Bello, who was interviewed on Super Radyo DzBB, said this exemption was provided by law, referring to Presidential Decree No. 851, which mandates employers from the private sector to pay their rank-and-file employees a 13th month pay not later than December 24 every year.
Seno said the 13th month payment benefit, just like minimum wage, was a basic labor standard that could not be waived or deferred.
He said workers had sacrificed so much since the pandemic began, saying many employees’ working hours had been significantly reduced and subjected to job rotation.
“Some were made to adjust to the rigorous work from home scheme and their wages substantially cut and benefits reduced. Many were put on floating and furlough status without pay and remain in waiting for return to work notice from employers. Scores were even have to spend for themselves their COVID19 test and have been spending more on transporation fares for the absence of company-shuttle in reporting for work,” he said.
He said employers and business-owners particularly micro, small and medium enterprises had received Small Business Wage Subsidy cash assistance from government during pandemic and about to receive more cash assistance from government help small business cope in the pandemic crisis.
The ALU instead called on employers and business owners to respect and abide by their obligation to pay the 13th month pay of their employees on time.
The group also urged DOLE to ensure that employers and businesses complied with the provisions of Presidential Decree 851.
“We are calling on the employers and business-owners to take a hard look not only on their business but also at the plight of their employees who are also hard pressed. We urge them not to forgo payment of the 13th month pay of their employees,” Seno said.
“We also direct our appeal to Labor Secretary Silvestre Bello to not tinker with the 13th month pay law. Giving exemptions and deferring payment of such would make working people suffer further,” said Seno.
According to the law, rank-and-file employees in the private sector shall be entitled to 13th month pay regardless of their position, designation, or employment status, and irrespective of the method by which their wages are paid, provided that they have worked for at least one month during the calendar year.
The 13th month pay shall be paid not later than December 24 of every year. An employer, however, may give to his or her employees one-half of the 13th month pay before the opening of the regular school year and the remaining half on or before December 24 of every year.
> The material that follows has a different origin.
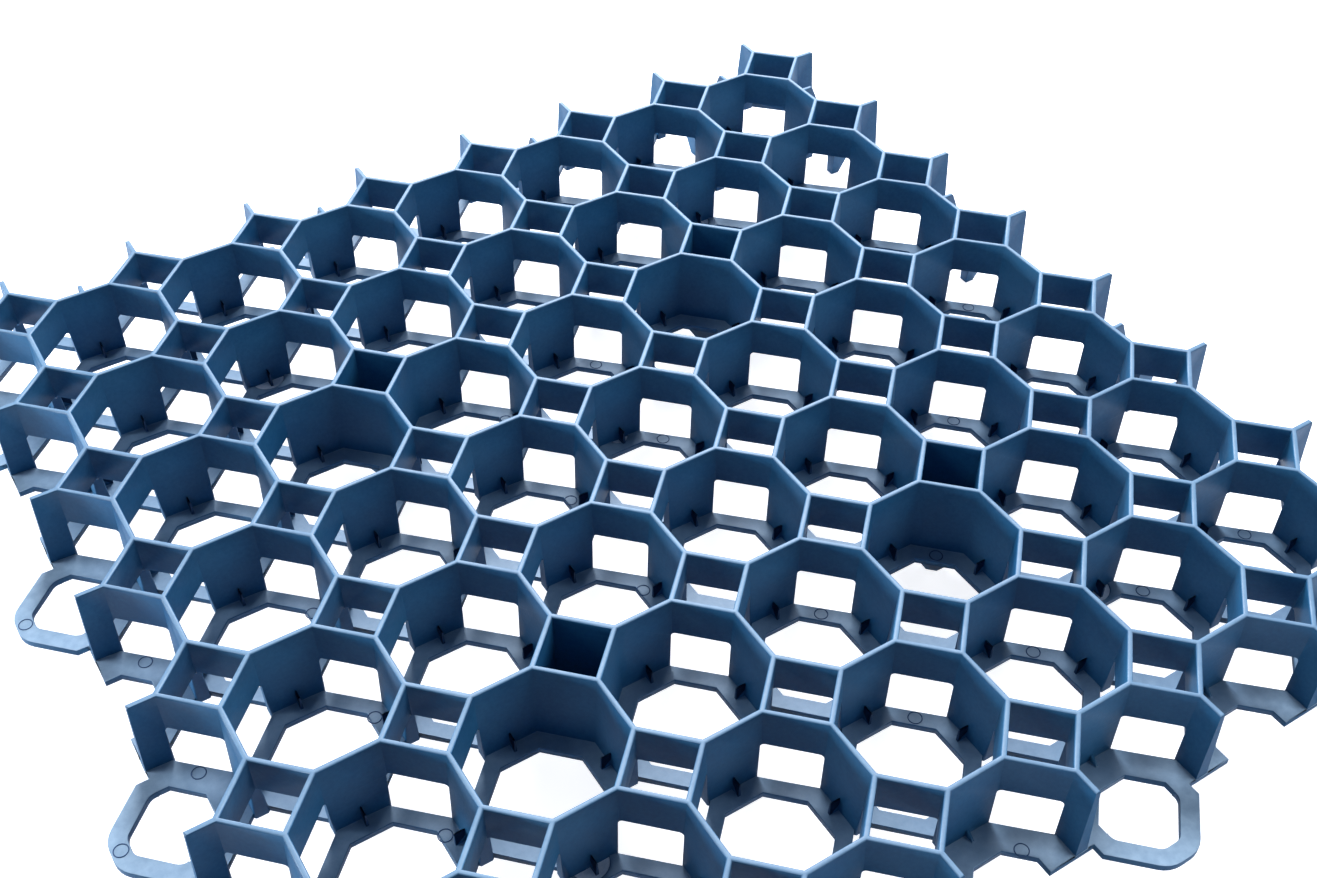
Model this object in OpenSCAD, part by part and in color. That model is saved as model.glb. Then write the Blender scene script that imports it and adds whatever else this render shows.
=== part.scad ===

At the same time, the Nagkaisa Labor Coalition rejected on Friday DOLE’s proposal to extend the six month floating status of employment, and the deferment of payment of 13th month pay.
“The labor standards law cannot be amended or repealed by executive fiat. The spring cannot be above the source,” it said.
Under the law, suspension of employment cannot exceed six months.
The DOLE’s proposal allowing an extension of the period when employment is suspended for six more months does not have any support in law, it said.
Article 301 of the Labor Code only allows for a bona fide suspension of operation of a business or undertaking for a period not exceeding six months, it added.
It said: “The DOLE has no authority to issue a Department Order or Advisory in violation of the Labor Code, which it is mandated to implement.
“In the words of the Supreme Court, ‘the law prevails over administrative regulations implementing it. The authority to promulgate implementing rules proceeds from the law itself. To be valid, a rule or regulation must conform to and be consistent with the provisions of the enabling statute. As such, it cannot amend the law either by abridging or expanding its scope.’”
Only Congress can amend the law, if it agrees with the DOLE’s intent to prolong the floating status of employment, the group said.
Villanueva reiterated the importance of assisting MSMEs which would play a vital part in the recovery of the job market, pointing out that 99 percent of businesses fell under the category. MSMEs employ an estimated 5.7 million workers, according to data from the Department of Trade and Industry.